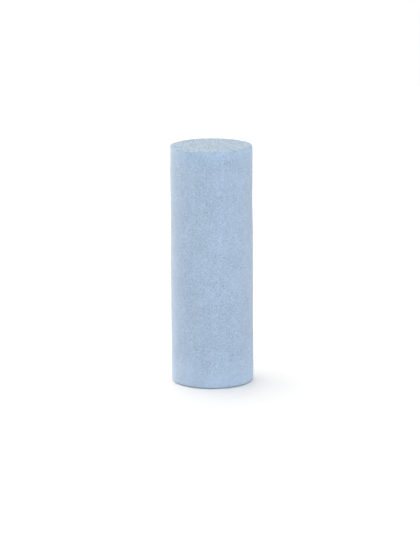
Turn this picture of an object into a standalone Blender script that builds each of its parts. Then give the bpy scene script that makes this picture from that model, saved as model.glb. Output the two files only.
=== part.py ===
"""A stick of pressed cue chalk: one plain upright cylinder with flat ends.

Units are metres, +Z is up, and the origin is at the middle of the base.
"""

import math

import bpy

# Driving dimensions.
DIAMETER = 0.022
HEIGHT = 0.0645
RIM_ROUNDING = 0.00025

# How finely the round shape is divided.
SIDES = 96
RIM_SEGMENTS = 3
SHARP_ANGLE = math.radians(30)

# Pale powder blue, unpolished.
CHALK_COLOUR = (0.402, 0.515, 0.665, 1.0)
CHALK_ROUGHNESS = 0.9


def clear_scene():
    """Remove the objects that a new scene starts with."""
    for item in list(bpy.data.objects):
        bpy.data.objects.remove(item, do_unlink=True)


def chalk_material():
    """Dry pressed powder, dyed through and through."""
    material = bpy.data.materials.new("pressed_chalk")
    material.use_nodes = True
    shader = material.node_tree.nodes["Principled BSDF"]
    shader.inputs["Base Color"].default_value = CHALK_COLOUR
    shader.inputs["Roughness"].default_value = CHALK_ROUGHNESS
    shader.inputs["Metallic"].default_value = 0.0
    return material


def chalk_stick():
    """The pressed block: a cylinder standing on its base, its two rims worn slightly round."""
    bpy.ops.mesh.primitive_cylinder_add(
        vertices=SIDES,
        radius=DIAMETER / 2,
        depth=HEIGHT,
        end_fill_type="NGON",
        location=(0.0, 0.0, HEIGHT / 2),
    )
    stick = bpy.context.object
    stick.name = "chalk_stick"
    stick.data.name = "chalk_stick"
    stick.data.shade_smooth()
    stick.data.set_sharp_from_angle(angle=SHARP_ANGLE)

    rims = stick.modifiers.new("rounded_rims", "BEVEL")
    rims.limit_method = "ANGLE"
    rims.angle_limit = SHARP_ANGLE
    rims.width = RIM_ROUNDING
    rims.segments = RIM_SEGMENTS

    stick.data.materials.append(chalk_material())
    return stick


def place_in_collection(stick):
    """Keep the object's parts together in a collection named for it."""
    parts = bpy.data.collections.new("cue_chalk")
    bpy.context.scene.collection.children.link(parts)
    for home in list(stick.users_collection):
        home.objects.unlink(stick)
    parts.objects.link(stick)


clear_scene()
place_in_collection(chalk_stick())
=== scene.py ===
"""A stick of pressed cue chalk, standing on a white table.

One block of dyed mineral powder, pressed in a round die and pushed out: a smooth fine-grained side,
two coarser flat ends, and rims that have begun to crumble.
"""

import math

import bpy
from mathutils import Matrix, Vector, noise


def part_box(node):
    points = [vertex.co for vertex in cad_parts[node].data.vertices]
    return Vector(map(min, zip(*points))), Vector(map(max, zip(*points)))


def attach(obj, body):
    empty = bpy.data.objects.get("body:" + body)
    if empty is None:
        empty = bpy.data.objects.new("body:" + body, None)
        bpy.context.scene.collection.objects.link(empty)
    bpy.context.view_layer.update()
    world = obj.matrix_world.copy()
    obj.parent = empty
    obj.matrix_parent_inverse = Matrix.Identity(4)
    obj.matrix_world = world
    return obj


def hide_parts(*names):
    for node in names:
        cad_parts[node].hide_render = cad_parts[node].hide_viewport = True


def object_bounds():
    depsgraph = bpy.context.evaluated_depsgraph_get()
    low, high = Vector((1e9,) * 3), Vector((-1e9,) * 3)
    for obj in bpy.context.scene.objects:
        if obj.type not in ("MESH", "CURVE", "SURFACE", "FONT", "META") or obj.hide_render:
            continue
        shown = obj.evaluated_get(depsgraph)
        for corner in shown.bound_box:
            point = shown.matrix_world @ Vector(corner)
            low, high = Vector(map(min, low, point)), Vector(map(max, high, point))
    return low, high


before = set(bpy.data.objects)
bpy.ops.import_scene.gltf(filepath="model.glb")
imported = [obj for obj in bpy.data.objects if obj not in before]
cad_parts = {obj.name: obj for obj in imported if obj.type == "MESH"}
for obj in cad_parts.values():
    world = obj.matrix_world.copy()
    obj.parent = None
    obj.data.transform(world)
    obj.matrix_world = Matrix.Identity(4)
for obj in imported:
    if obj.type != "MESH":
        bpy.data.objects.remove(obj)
model_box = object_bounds()


# ---- Camera ---------------------------------------------------------------------------------
# A long lens a little above the stick and tipped down to look at its middle. It is rolled by a
# third of a degree, so the stick stands very slightly to the left of upright.

CAMERA_DISTANCE = 0.8446
CAMERA_ELEVATION = math.radians(12.377)
CAMERA_TILT = math.radians(12.45)
CAMERA_YAW = math.radians(0.036)
CAMERA_ROLL = math.radians(-0.355)
LENS_MM = 211.4
SENSOR_MM = 36.0

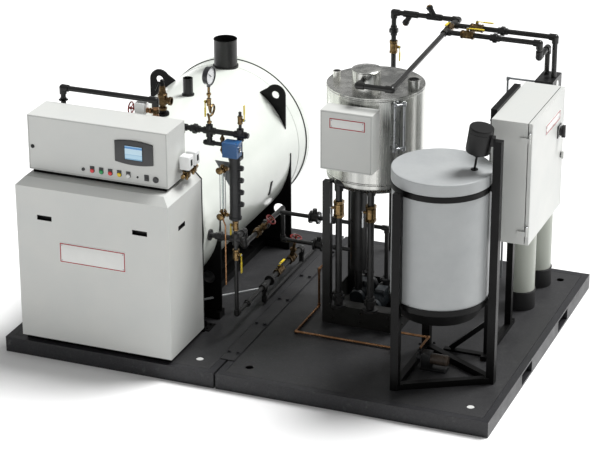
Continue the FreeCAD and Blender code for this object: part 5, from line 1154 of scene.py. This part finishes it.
# The water piping overhead is coated black steel with threaded malleable fittings, unions and strainers.
# A grey drain tube comes down beside the softeners.
pipe_black = enamel("coated_pipe", "#2B2B2A", "#141413", 0.28, peel=0.5, soil=0.08, sheen=0.45)
paint(pipe_black, "water_piping")
paint(enamel("grey_conduit", "#9DA1A4", "#878B8E", 0.35, peel=0.2), "drain_line")
inlet = Vector((tank_x - 0.232, tank_high.y + 0.677, tank_high.z + 0.133))
mesh = bmesh.new()
for x, tilt in ((inlet.x + 0.118, Vector((-0.5, 0, -0.866))), (inlet.x + 0.281, Vector((-0.5, 0, 0.866)))):
    hexagon(mesh, Vector((x, inlet.y, inlet.z)) + tilt * 0.079, tilt, 0.028, 0.010)
finish_piece("strainer_plugs", mesh, brass)

# The floor is a plain pale studio sweep, lit by a high soft sun from the back right and an even white sky.
# The camera looks down at the front of the plant from its right.
floor_mesh = bpy.data.meshes.new("floor")
mesh = bmesh.new()
bmesh.ops.create_grid(mesh, x_segments=1, y_segments=1, size=60)
mesh.to_mesh(floor_mesh)
mesh.free()
floor = bpy.data.objects.new("floor", floor_mesh)
floor.location.z = -0.001
bpy.context.scene.collection.objects.link(floor)
floor_finish, floor_shader = new_finish("studio_floor")
floor_tone = ramp(floor_finish, grain(floor_finish, 0.8, 2), 0.3, 0.7, linear("#F6F6F6"), linear("#FBFBFB"))
floor_finish.node_tree.links.new(floor_tone, floor_shader.inputs["Base Color"])
floor_shader.inputs["Roughness"].default_value = 0.75
floor_mesh.materials.append(floor_finish)

world = bpy.data.worlds.new("studio")
bpy.context.scene.world = world
world.use_nodes = True
world.node_tree.nodes["Background"].inputs["Color"].default_value = (1, 1, 1, 1)
world.node_tree.nodes["Background"].inputs["Strength"].default_value = 0.34

sun = bpy.data.lights.new("sun", "SUN")
sun.energy = 4.1
sun.angle = math.radians(26)
sun_object = bpy.data.objects.new("sun", sun)
sun_object.matrix_world = turned_to((3, 4, 9), (0.33, 0.36, 0.87))
bpy.context.scene.collection.objects.link(sun_object)

camera_data = bpy.data.cameras.new("camera")
camera_data.sensor_width = 36
camera_data.lens = 140.198
camera_data.clip_end = 200
camera = bpy.data.objects.new("camera", camera_data)
aim = Matrix.Rotation(math.radians(21.69588), 4, "Z") @ Matrix.Rotation(math.radians(90 - 23.17725), 4, "X")
aim = aim @ Matrix.Rotation(math.radians(-0.149), 4, "Z")
camera.matrix_world = Matrix.Translation((5.07469, -12.85652, 6.58648)) @ aim
bpy.context.scene.collection.objects.link(camera)
bpy.context.scene.camera = camera
bpy.context.scene.view_settings.view_transform = "Standard"
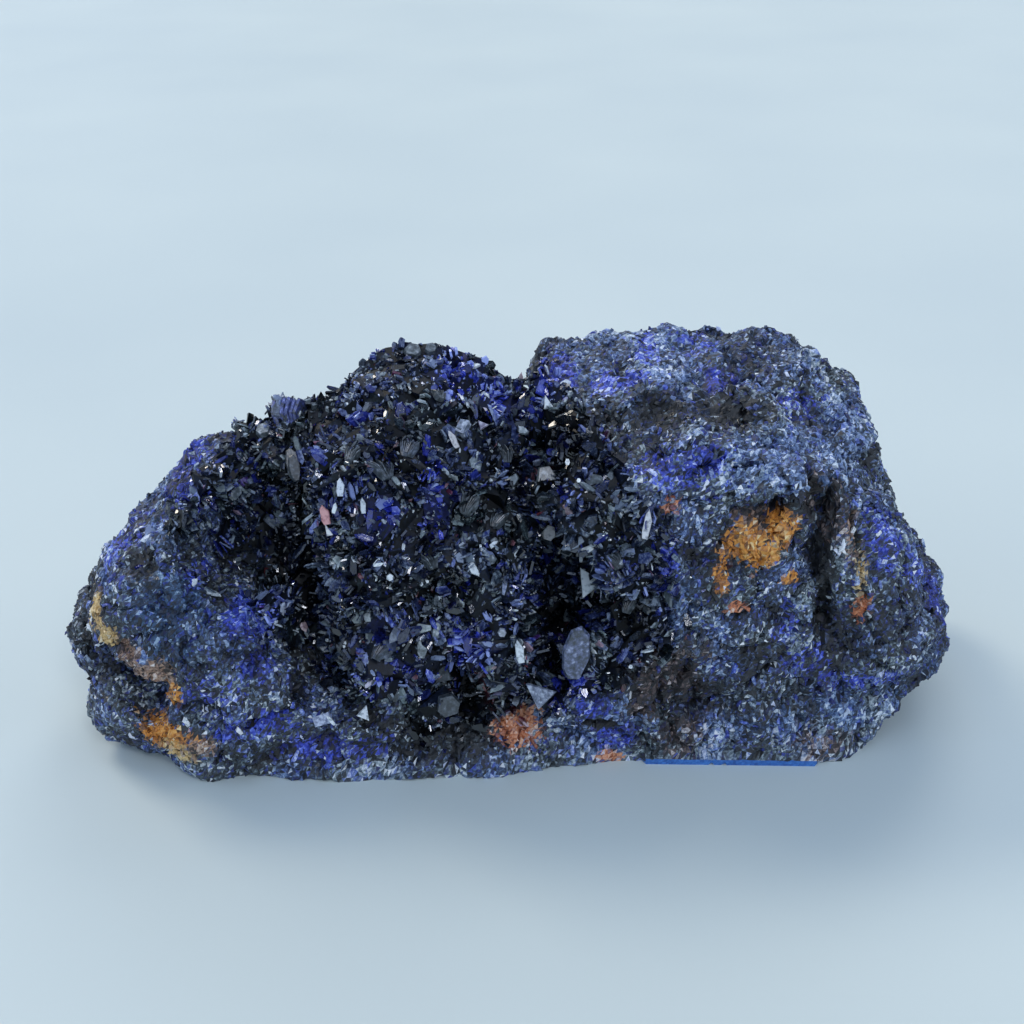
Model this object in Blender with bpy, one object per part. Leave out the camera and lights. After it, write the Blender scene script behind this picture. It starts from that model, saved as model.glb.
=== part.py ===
"""An azurite specimen: a rough block of fine-grained azurite with hollows lined with blades in its front.

Run it with: blender --background --python part.py
Metres, +Z up, +X along the block, the crystal-lined face towards -Y. The origin is in the middle of the
object's bounding box, on the sawn base.
"""

import math
import random

import bmesh
import bpy
from mathutils import Matrix, Vector, noise
from mathutils.bvhtree import BVHTree

MM = 0.001

# Driving sizes, in millimetres. Angles are in degrees.
LENGTH = 75.0  # of the whole specimen along X
FRONT = -13.0  # how far the front of the base stands from the middle, as y at x = 0
SLANT = 0.06  # the front runs back by this much of each millimetre along +X
SKIRT = 2.5  # how far the raw block reaches below the saw cut that makes its base
SAW_EDGE = 0.9  # height of the sawn edge along the front of the base
VOXEL = 0.85  # grain of the fused block before it is thinned to flat facets
ROCK_TRIANGLES = 3700

# The crystal crust: how it lies on the rock, and how its crystals stand.
CRUST_GAP = 0.30
CRUST_PLAY = 0.12  # its underside is modelled this much further off, then trimmed to the gap
CRUST_THICKNESS = 0.55
CRUST_SINK = 1.1  # the rock is lower by this under the crust
CRUST_BACK = 1.6  # the crust ends this far behind the ridge, as y
CRUST_FACING = 0.45  # it covers only ground whose normal has a smaller y than this
CRYSTAL_HEIGHT = (0.3, 1.9)
CRYSTAL_TIP = (0.25, 0.80)  # shares of a crystal's foot that its tip keeps, across and along
CRYSTAL_LEAN = 0.25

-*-

• [Work to be completed]: Please print exactly, and only, the lines from the line with "stick.data.materials.append(chalk_material())" to the line with "shown = obj.evaluated_get(depsgraph)", both included.

• [Exercise output]:
    stick.data.materials.append(chalk_material())
    return stick


def place_in_collection(stick):
    """Keep the object's parts together in a collection named for it."""
    parts = bpy.data.collections.new("cue_chalk")
    bpy.context.scene.collection.children.link(parts)
    for home in list(stick.users_collection):
        home.objects.unlink(stick)
    parts.objects.link(stick)


clear_scene()
place_in_collection(chalk_stick())
=== scene.py ===
"""A stick of pressed cue chalk, standing on a white table.

One block of dyed mineral powder, pressed in a round die and pushed out: a smooth fine-grained side,
two coarser flat ends, and rims that have begun to crumble.
"""

import math

import bpy
from mathutils import Matrix, Vector, noise


def part_box(node):
    points = [vertex.co for vertex in cad_parts[node].data.vertices]
    return Vector(map(min, zip(*points))), Vector(map(max, zip(*points)))


def attach(obj, body):
    empty = bpy.data.objects.get("body:" + body)
    if empty is None:
        empty = bpy.data.objects.new("body:" + body, None)
        bpy.context.scene.collection.objects.link(empty)
    bpy.context.view_layer.update()
    world = obj.matrix_world.copy()
    obj.parent = empty
    obj.matrix_parent_inverse = Matrix.Identity(4)
    obj.matrix_world = world
    return obj


def hide_parts(*names):
    for node in names:
        cad_parts[node].hide_render = cad_parts[node].hide_viewport = True


def object_bounds():
    depsgraph = bpy.context.evaluated_depsgraph_get()
    low, high = Vector((1e9,) * 3), Vector((-1e9,) * 3)
    for obj in bpy.context.scene.objects:
        if obj.type not in ("MESH", "CURVE", "SURFACE", "FONT", "META") or obj.hide_render:
            continue
        shown = obj.evaluated_get(depsgraph)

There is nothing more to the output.